What you are asked to do: Up to and including the line that contains "from math import cos, hypot, radians, sin", write out each line of the material from its first line, exactly.

Supplied material:
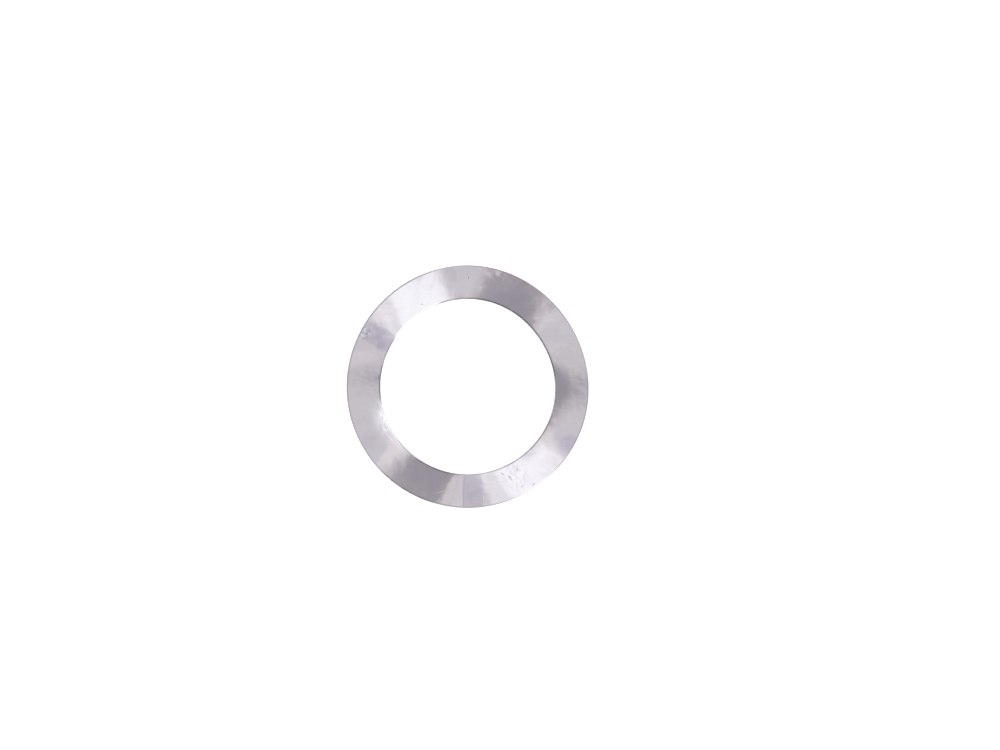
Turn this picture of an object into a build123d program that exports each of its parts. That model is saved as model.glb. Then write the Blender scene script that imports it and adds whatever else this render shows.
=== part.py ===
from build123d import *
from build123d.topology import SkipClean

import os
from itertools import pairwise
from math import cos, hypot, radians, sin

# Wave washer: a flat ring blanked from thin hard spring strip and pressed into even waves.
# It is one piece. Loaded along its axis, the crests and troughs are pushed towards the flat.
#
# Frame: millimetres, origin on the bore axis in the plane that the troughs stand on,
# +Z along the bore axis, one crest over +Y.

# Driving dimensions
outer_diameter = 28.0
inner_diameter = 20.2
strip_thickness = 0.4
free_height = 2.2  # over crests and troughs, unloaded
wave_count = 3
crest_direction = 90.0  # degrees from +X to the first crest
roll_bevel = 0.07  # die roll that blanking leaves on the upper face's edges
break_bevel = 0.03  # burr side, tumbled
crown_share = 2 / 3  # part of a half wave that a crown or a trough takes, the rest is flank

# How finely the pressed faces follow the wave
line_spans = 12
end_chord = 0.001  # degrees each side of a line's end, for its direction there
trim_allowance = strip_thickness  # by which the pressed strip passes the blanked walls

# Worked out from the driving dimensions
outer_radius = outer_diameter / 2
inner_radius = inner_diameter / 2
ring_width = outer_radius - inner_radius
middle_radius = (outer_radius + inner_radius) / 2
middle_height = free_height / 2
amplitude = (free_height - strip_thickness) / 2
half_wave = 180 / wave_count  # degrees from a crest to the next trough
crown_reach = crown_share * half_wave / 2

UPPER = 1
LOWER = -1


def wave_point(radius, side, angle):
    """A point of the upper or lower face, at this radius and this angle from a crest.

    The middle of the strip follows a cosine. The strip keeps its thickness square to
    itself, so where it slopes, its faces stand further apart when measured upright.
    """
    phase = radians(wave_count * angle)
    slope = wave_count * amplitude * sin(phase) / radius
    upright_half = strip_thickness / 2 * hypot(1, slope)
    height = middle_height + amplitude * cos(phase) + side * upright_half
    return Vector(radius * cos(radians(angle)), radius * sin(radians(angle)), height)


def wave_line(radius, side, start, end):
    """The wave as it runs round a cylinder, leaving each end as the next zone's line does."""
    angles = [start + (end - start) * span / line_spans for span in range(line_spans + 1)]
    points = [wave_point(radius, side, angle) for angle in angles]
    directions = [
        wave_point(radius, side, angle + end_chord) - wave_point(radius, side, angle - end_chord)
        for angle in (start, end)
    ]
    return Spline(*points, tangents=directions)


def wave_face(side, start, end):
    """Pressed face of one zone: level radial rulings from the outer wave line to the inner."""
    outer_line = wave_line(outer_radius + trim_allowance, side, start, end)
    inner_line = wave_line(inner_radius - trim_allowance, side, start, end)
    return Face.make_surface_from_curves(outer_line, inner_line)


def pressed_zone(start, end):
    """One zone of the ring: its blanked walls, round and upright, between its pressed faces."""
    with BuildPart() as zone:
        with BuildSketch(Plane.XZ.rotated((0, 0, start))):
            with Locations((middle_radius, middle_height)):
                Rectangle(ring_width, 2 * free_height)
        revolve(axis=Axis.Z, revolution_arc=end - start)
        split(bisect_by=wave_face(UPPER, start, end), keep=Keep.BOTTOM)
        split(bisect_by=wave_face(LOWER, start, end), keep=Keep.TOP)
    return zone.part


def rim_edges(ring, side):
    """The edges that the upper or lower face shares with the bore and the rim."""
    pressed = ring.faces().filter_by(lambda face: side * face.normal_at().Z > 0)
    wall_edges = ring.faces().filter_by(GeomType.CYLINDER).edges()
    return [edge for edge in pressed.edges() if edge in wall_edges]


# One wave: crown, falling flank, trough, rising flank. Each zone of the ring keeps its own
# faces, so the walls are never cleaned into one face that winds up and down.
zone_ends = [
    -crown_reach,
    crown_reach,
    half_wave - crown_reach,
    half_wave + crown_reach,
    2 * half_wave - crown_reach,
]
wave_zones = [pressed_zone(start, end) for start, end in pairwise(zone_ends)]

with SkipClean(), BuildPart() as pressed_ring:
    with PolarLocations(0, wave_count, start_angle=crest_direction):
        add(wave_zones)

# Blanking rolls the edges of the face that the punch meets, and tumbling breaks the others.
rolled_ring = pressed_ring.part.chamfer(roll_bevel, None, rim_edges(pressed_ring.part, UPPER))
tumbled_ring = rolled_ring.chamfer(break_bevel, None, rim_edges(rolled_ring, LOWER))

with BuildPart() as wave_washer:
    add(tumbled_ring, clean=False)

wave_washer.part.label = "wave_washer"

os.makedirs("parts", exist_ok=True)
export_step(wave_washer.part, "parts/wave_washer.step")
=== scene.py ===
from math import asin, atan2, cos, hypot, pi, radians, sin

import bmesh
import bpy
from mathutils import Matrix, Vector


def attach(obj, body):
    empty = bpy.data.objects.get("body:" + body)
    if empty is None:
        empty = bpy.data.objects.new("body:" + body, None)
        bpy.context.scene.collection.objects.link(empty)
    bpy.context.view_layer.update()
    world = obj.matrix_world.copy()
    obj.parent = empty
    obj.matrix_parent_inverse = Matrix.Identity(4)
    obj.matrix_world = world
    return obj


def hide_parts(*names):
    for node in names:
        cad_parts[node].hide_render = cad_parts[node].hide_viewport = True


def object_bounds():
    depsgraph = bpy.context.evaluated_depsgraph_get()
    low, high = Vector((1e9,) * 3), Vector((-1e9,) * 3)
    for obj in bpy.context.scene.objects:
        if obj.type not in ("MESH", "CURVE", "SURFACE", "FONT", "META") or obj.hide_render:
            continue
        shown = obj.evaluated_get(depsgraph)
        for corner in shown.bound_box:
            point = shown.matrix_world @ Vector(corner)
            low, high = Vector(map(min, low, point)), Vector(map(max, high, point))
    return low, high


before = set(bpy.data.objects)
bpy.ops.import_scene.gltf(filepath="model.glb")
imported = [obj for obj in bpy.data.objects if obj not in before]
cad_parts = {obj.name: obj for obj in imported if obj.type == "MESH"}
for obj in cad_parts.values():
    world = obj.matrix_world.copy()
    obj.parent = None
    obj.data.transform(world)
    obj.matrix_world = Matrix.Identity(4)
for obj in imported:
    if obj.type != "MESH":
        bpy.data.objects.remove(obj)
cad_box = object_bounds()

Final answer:
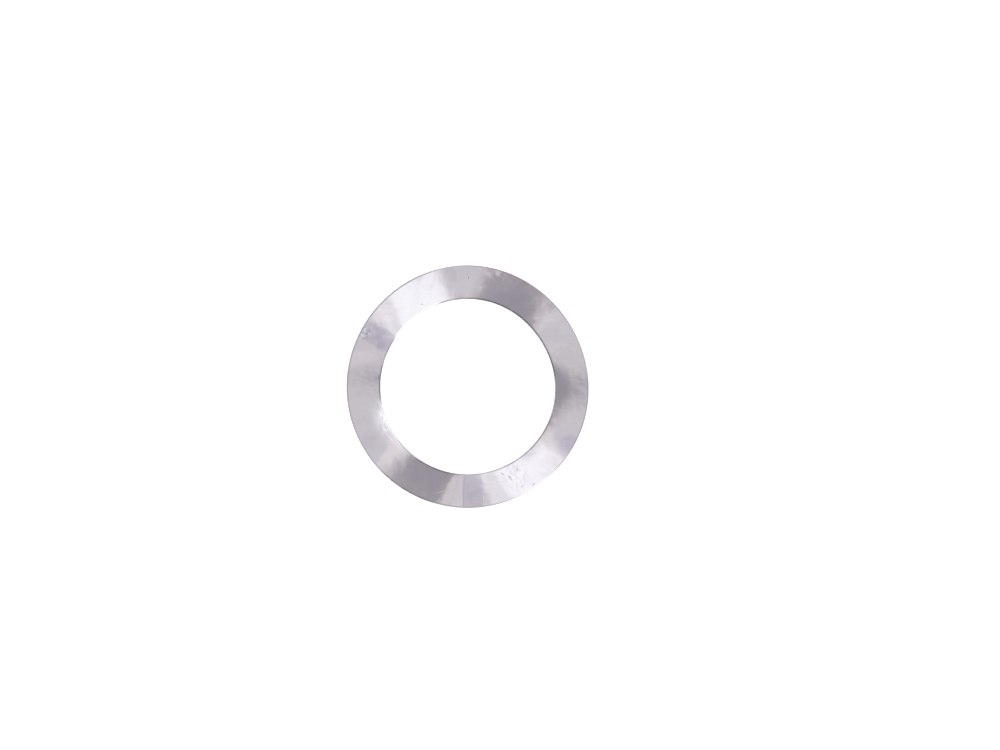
Turn this picture of an object into a build123d program that exports each of its parts. That model is saved as model.glb. Then write the Blender scene script that imports it and adds whatever else this render shows.
=== part.py ===
from build123d import *
from build123d.topology import SkipClean

import os
from itertools import pairwise
from math import cos, hypot, radians, sin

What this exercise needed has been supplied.